GIVEN EXERCISE.
Copy each line that holds "materials".

STORED DATA.
· · · · ·
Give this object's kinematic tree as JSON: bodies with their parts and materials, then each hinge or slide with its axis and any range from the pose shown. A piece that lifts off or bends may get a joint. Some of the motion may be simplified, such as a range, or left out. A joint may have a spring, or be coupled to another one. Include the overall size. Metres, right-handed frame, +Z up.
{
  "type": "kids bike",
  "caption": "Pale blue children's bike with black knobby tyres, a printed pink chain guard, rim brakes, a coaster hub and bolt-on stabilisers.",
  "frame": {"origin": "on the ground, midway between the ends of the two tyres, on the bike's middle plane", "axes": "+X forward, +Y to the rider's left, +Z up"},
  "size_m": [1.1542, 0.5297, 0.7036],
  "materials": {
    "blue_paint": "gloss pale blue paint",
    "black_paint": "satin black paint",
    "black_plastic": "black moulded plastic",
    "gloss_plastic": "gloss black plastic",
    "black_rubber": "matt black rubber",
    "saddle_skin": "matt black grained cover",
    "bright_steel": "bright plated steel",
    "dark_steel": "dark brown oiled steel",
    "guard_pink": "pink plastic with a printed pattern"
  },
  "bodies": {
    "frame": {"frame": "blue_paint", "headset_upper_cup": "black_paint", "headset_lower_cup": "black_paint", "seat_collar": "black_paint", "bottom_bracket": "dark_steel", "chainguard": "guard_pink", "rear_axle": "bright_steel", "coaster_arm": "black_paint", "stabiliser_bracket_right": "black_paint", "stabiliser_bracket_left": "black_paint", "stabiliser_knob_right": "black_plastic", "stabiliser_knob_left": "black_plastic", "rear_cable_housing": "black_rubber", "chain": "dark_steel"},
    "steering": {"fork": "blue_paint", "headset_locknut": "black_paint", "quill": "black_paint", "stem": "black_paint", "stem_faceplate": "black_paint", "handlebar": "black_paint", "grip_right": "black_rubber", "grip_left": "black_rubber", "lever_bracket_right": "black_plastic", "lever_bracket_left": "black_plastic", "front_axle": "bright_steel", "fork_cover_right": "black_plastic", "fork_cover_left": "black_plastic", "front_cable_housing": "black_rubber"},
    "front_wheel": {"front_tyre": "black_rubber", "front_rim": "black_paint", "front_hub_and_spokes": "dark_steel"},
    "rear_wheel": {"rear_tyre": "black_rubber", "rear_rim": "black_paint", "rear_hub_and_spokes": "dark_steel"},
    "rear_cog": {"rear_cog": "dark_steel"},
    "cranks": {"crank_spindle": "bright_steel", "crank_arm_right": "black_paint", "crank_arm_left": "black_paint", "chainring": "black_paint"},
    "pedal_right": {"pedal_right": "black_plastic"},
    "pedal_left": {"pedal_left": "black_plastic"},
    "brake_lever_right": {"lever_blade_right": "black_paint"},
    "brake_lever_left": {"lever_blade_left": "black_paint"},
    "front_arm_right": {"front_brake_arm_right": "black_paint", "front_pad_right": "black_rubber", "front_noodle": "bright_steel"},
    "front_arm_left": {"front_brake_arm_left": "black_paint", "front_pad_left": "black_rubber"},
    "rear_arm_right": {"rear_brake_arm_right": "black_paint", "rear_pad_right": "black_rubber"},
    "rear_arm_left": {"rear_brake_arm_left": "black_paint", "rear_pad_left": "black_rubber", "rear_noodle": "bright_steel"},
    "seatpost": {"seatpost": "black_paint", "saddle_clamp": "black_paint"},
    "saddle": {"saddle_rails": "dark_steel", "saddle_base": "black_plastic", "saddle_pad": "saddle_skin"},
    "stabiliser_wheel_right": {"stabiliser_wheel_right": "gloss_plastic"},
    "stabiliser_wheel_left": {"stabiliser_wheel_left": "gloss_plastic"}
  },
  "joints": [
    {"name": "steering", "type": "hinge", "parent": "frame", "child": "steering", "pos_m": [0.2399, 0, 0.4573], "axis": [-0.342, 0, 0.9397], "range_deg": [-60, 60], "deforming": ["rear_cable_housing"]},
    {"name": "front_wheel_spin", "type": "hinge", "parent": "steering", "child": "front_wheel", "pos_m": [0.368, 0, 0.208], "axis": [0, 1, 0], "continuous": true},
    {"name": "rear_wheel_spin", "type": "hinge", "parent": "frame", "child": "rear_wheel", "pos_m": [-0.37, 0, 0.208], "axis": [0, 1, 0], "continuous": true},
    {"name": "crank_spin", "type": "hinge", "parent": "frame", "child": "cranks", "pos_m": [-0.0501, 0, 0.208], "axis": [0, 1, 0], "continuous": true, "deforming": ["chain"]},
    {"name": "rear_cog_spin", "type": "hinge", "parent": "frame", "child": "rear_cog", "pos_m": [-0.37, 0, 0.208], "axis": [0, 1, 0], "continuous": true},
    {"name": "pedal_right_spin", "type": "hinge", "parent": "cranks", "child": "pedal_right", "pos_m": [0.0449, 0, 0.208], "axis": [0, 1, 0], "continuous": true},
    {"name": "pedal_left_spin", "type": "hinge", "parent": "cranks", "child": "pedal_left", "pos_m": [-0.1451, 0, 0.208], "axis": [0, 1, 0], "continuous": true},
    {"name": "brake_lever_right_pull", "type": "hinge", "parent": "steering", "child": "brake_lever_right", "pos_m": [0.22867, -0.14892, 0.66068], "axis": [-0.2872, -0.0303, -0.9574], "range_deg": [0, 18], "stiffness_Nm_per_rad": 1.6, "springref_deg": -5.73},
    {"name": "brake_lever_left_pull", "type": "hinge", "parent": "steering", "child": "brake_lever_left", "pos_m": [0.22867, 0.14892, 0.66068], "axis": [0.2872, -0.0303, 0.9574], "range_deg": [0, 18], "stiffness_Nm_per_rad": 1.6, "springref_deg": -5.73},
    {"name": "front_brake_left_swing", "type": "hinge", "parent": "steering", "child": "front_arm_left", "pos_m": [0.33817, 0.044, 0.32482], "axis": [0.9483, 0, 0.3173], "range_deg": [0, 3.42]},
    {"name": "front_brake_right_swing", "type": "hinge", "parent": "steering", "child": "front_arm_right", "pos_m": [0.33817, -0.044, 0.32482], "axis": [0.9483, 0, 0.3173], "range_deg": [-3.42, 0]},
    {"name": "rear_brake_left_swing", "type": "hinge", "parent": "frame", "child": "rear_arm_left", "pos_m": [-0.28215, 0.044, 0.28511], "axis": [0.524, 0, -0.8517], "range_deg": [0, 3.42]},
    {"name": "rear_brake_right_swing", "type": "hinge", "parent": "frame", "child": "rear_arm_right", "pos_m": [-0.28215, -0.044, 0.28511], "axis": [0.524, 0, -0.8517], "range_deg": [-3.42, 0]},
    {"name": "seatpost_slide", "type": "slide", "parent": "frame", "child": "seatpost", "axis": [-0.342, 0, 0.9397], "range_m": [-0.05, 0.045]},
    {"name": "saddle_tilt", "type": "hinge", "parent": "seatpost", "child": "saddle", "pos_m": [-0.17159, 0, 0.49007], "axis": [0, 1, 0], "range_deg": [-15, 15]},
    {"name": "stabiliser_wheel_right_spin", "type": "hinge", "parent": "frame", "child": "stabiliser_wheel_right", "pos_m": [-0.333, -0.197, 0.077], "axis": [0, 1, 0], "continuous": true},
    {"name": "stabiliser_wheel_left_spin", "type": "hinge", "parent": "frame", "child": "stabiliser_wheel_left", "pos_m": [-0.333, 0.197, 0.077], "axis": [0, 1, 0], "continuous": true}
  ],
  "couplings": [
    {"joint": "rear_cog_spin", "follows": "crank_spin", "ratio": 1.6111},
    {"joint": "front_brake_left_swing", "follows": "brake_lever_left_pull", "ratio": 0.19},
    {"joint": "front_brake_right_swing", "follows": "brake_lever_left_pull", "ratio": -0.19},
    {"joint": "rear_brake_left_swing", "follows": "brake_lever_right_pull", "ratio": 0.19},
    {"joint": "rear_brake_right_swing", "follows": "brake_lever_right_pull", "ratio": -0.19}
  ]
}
· · · · ·
REPLY.
Give this object's kinematic tree as JSON: bodies with their parts and materials, then each hinge or slide with its axis and any range from the pose shown. A piece that lifts off or bends may get a joint. Some of the motion may be simplified, such as a range, or left out. A joint may have a spring, or be coupled to another one. Include the overall size. Metres, right-handed frame, +Z up.
  "materials": {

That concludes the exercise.